Sheets folded once—into two leaves, a four-page signature—made a large-format book called a “folio.” Two folds in each sheet made eight-page signatures and “quarto” books. Three folds gave “octavo” volumes of sixteen-page signatures. A different arrangement of folds produced twelve pages in a signature and a “duodecimo” book. For any number of folds, however, a bone or ivory folder—a thin, smooth blade—was essential for rapid and accurate work. And it came in handy for a number of other binding operations, too.
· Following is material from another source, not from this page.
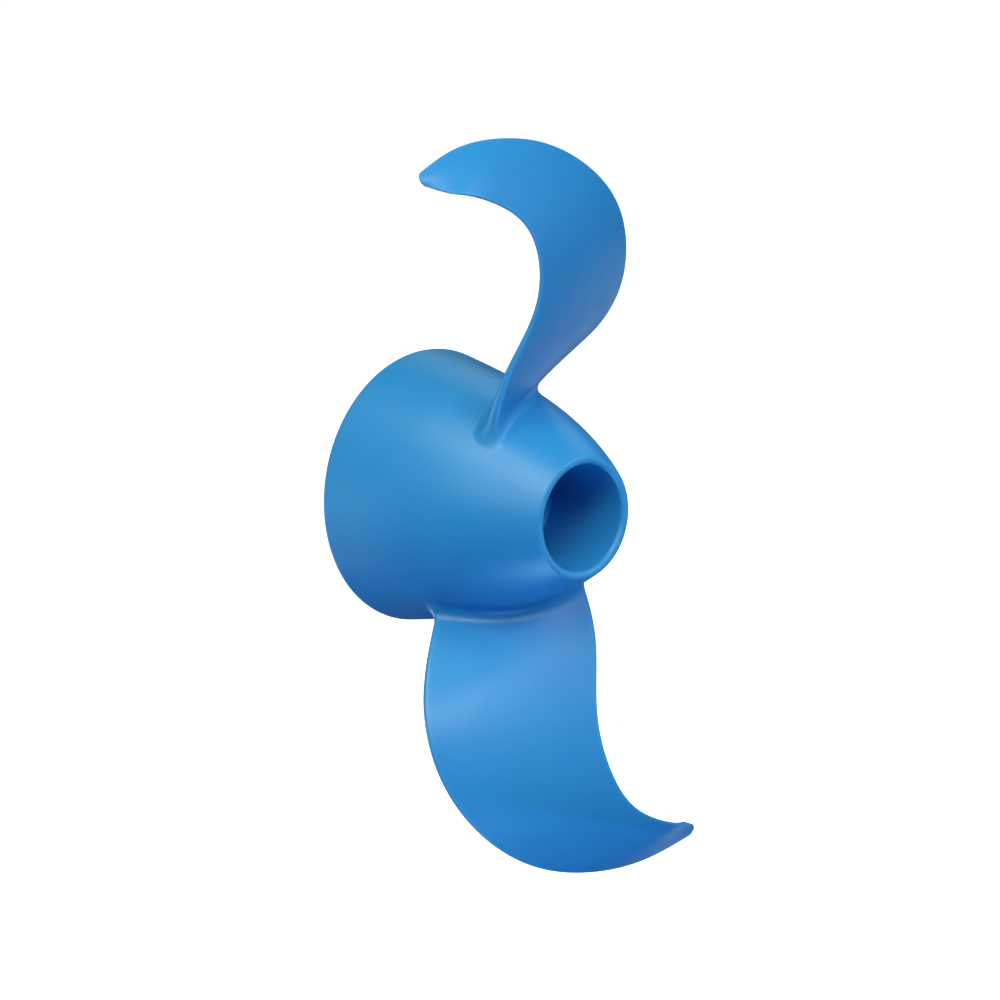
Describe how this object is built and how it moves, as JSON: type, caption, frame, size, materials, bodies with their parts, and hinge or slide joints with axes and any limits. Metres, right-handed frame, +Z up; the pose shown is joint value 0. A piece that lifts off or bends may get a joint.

After he had folded all the printed sheets, the binder gathered a full set of signatures in the proper order to make the book. On his stitching frame—which was simply a four-piece vertical framework, the upper crosspiece adjustable in height—he stretched four to six leather thongs or pieces of hemp cord. With needle and strong linen thread he then stitched the signatures, one after another, through their center folds to each of the crossbands. The sewing frame held them parallel to each other and at right angles to the pages.

These bands gave bound books their flexibility and created the ridges across the spine characteristic of most of them. The stitch used in sewing the signatures to the bands was about as simple as could be, but it cannot be duplicated by any machine yet devised. The crossbands and the stitching together were the keys to the all-but-everlasting durability and the flat opening of the well-made book.

The binder next squared up the back of the book and applied glue to it. When dry, he put the book in the trimming press and trimmed the fore edge, head, and tail, then with his backing hammer rounded off the spine. Having cut the boards just a bit larger than page size, he punched holes through them close to their back edges. These holes he spaced in pairs to match the position of the bands, which he laced through the holes, pasted firm, and pounded smooth.

Very little the binder had done so far would be visible in the finished product. But at this point he could begin to put his artistry on display. Selecting silk thread in two colors to suit his taste, he bound a narrow piece of leather across both the top and bottom of the spine, completely covering them with something like a buttonhole stitch. These “headbands” added little to the strength but much to the appearance of a book. Careful binders said that a book should no more be seen in a library without headbands than a gentleman should appear in public minus a collar.

Next came the “drawing on” of the cover. The binder cut a piece of calfskin approximately ¾ inch larger all around than the covers of the book opened out flat, and with his skiving knife pared the margins of the leather very thin. After the leather had been well soaked with water on the outer or grain side and with paste on the inner side, the binder carefully molded it around the spine and smoothed it onto the boards—being careful not to stretch it. The pared margins were then turned in and the volume, except for minor touches and drying, was finally ready to be decorated.

Having decided on the pattern of decoration he wished to apply, the binder heated the appropriate brass tools to “blind in” the design. The tools had to be hot enough to make a sharp impression in the leather, but not hot enough to burn it. Each had to be pressed into the leather with just the right weight—not too much and not too little—to produce the desired effect.

If the pattern was also to be gilded, the binder prepared a solution of white-of-egg, called “glair,” and painted it into the blind impressions. Having laid gold leaf thereon, he again pressed the same heated tools carefully in the same indentations. The excess gold was then wiped off and the leather cleaned with diluted vinegar and dressed with a good leather dressing.

Finally, the endpapers were pasted down to the insides of the boards and the book was complete. It took perhaps eight to ten hours of actual working time for a single volume, but spaced over as much as two weeks to allow drying time between processes.